### TASK BRIEF
Identify each line holding the string "lesson" and copy it.

### AVAILABLE DATA
»»

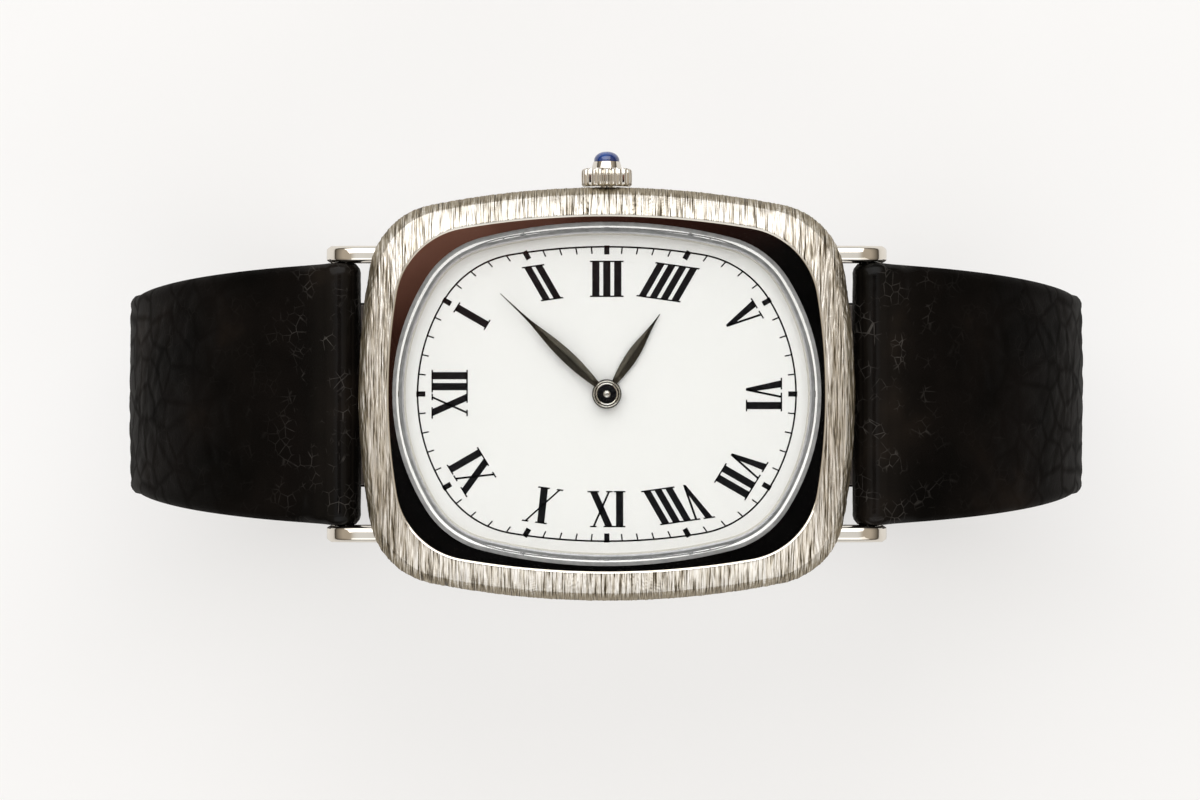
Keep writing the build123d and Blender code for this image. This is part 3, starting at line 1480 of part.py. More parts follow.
def keeper(middle_x):
    """Leather loop round both layers of the strap."""
    half = keeper_width / 2
    inner_y = strap_end_half_width + keeper_side_gap
    top = inner_layer_z + half_strap + keeper_gap
    bottom = base_z + keeper_thickness
    outer_y = inner_y + keeper_thickness
    body = block(middle_x - half, middle_x + half, -outer_y, outer_y, base_z, top + keeper_thickness)
    body = fillet(body.edges().filter_by(Axis.X), keeper_round)
    return body - block(middle_x - half - overrun, middle_x + half + overrun, -inner_y, inner_y, bottom, top)


def fixed_keeper():
    """Keeper sewn to the strap next to the buckle."""
    return keeper(fixed_keeper_x)


def floating_keeper():
    """Keeper that slides along the strap."""
    return keeper(floating_keeper_x)


nodes = {
    "bezel": bezel(),
    "crystal": crystal(),
    "crystal_gasket": crystal_gasket(),
    "dial_flange": dial_flange(),
    "dial": dial(),
    "case_middle": case_middle(),
    "case_back": case_back(),
    "movement_ring": movement_ring(),
    "case_clamps": case_clamps(),
    "movement_screws": movement_screws(),
    "main_plate": main_plate(),
    "barrel_bridge": barrel_bridge(),
    "train_bridge": train_bridge(),
    "balance_cock": balance_cock(),
    "pallet_bridge": pallet_bridge(),
    "jewels": jewels(),
    "barrel_drum": barrel_drum(),
    "barrel_cover": barrel_cover(),
    "mainspring": mainspring(),
    "barrel_arbor": barrel_arbor(),
    "ratchet_wheel": ratchet_wheel(),
    "ratchet_click": ratchet_click(),
    "crown_wheel": crown_wheel(),
    "centre_wheel": centre_wheel(),
    "third_wheel": third_wheel(),
    "fourth_wheel": fourth_wheel(),
    "escape_wheel": escape_wheel(),
    "pallet_fork": pallet_fork(),
    "balance_wheel": balance_wheel(),
    "balance_staff": balance_staff(),
    "hairspring": hairspring(),
    "cannon_pinion": cannon_pinion(),
    "minute_wheel": minute_wheel(),
    "hour_wheel": hour_wheel(),
    "setting_wheel": setting_wheel(),
    "hour_hand": hour_hand(),
    "minute_hand": minute_hand(),
    "winding_stem": winding_stem(),
    "winding_pinion": winding_pinion(),
    "sliding_pinion": sliding_pinion(),
    "setting_lever": setting_lever(),
    "yoke": yoke(),
    "crown": crown(),
    "crown_cabochon": crown_cabochon(),
    "crown_tube": crown_tube(),
    "spring_bars": spring_bars(),
    "spring_bar_tip_6_crown_side": spring_bar_tip(1, 1),
    "spring_bar_tip_6_plain_side": spring_bar_tip(1, -1),
    "spring_bar_tip_12_crown_side": spring_bar_tip(-1, 1),
    "spring_bar_tip_12_plain_side": spring_bar_tip(-1, -1),
    "strap_tip_half": strap_tip_half(),
    "strap_tip_lining": strap_tip_lining(),
    "strap_buckle_half": strap_buckle_half(),
    "strap_buckle_lining": strap_buckle_lining(),
    "buckle_frame": buckle_frame(),
    "buckle_bar": buckle_bar(),
    "buckle_tongue": buckle_tongue(),
    "fixed_keeper": fixed_keeper(),
    "floating_keeper": floating_keeper(),
}

os.makedirs("parts", exist_ok=True)
for name, shape in nodes.items():
    solids = shape if isinstance(shape, list) else [shape]
    whole = Compound(children=[solid for piece in solids for solid in piece.solids()])
    export_step(whole, f"parts/{name}.step")

print("half case", round(case_outline[0], 2), round(case_outline[1], 2), "plate", round(plate_radius, 3))
print("inner layer z", round(inner_layer_z, 3), "base z", round(base_z, 3))
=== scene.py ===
# %% [markdown]
# # A cushion case watch
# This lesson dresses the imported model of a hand-wound dress watch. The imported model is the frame: every
# solid of the real object already stands in its place, in metres, with the hands turning about Z, six
# o'clock along +X, the crown along +Y and the dial facing +Z. Each step makes one piece or one finish and
# sets it on the frame.

# %% Load the frame
import math

import bpy
import numpy as np
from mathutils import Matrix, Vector, noise


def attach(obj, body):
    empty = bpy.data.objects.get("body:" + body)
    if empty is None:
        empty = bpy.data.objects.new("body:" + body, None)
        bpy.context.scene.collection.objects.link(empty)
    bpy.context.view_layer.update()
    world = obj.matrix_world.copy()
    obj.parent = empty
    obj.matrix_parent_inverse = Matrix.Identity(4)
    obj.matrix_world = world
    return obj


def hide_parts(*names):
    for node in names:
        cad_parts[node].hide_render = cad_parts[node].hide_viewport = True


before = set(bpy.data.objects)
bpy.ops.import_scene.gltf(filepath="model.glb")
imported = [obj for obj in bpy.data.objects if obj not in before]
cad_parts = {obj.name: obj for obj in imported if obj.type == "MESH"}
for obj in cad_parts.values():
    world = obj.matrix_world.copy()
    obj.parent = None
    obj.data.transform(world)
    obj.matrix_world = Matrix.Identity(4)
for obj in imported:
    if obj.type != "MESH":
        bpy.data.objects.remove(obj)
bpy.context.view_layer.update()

# %% [markdown]
# ## Sizes
# A watch is measured in millimetres, so the lesson works in millimetres and turns them into metres when a
# mesh is laid out. The case is built from cushion outlines: four long shallow arcs joined by four tight
# corner arcs. Each outline is its half length, half width, end radius, side radius and corner radius.

# %% Sizes that the pieces share
MM = 0.001
SLACK = 1e-6
MERGE = 1e-7

CASE_OUTLINE = (16.146, 13.446, 46.0, 57.5, 5.0)
RING_OUTLINE = (14.186, 11.566, 39.4, 55.0, 5.25)
CRYSTAL_OUTLINE = (13.826, 11.096, 14.0, 32.5, 6.0)
TRACK_OUTLINE = (12.25, 9.53, 11.6, 37.5, 6.25)

DIAL_TOP = 4.25
BEZEL_FOOT = 3.3
LEDGE = 5.05
BEZEL_TOP = 5.75
STEM_HEIGHT = 2.75
print("case length", round(2 * CASE_OUTLINE[0], 1), "and width", round(2 * CASE_OUTLINE[1], 1), "mm")

# %% [markdown]
# ## Helpers for modelling
# Blender's operators act on whatever is selected, so each piece starts from nothing selected. One primitive
# carries most of this watch: a grid. Rolled up one way and closed at its ends it is a tube, which suits the
# strap and the hands. Rolled up both ways it is a ring with a closed section, which suits the mouldings
# round the dial. A torus would do for a ring too, but it has at most 256 segments, and the engraving needs
# many more.

# %% Select, change, lay out
def deselect():
    """Leaves edit mode with nothing selected."""
    if bpy.context.mode != "OBJECT":
        bpy.ops.object.mode_set(mode="OBJECT")
    bpy.ops.object.select_all(action="DESELECT")


def pick(piece):
    """Selects one piece and makes it the active one."""
    deselect()
    piece.select_set(True)
    bpy.context.view_layer.objects.active = piece


def edit_merged(piece, merge=MERGE):
    """Opens a piece in edit mode with everything selected and its doubled points merged."""
    pick(piece)
    bpy.ops.object.mode_set(mode="EDIT")
    bpy.ops.mesh.select_all(action="SELECT")
    bpy.ops.mesh.remove_doubles(threshold=merge)


def modify(piece, kind, **settings):
    """Adds a modifier with its settings and applies it."""
    pick(piece)
    modifier = piece.modifiers.new(kind.lower(), kind)
    for setting, value in settings.items():
        setattr(modifier, setting, value)
    bpy.ops.object.modifier_apply(modifier=modifier.name)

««

### SOLUTION
# This lesson dresses the imported model of a hand-wound dress watch. The imported model is the frame: every
# A watch is measured in millimetres, so the lesson works in millimetres and turns them into metres when a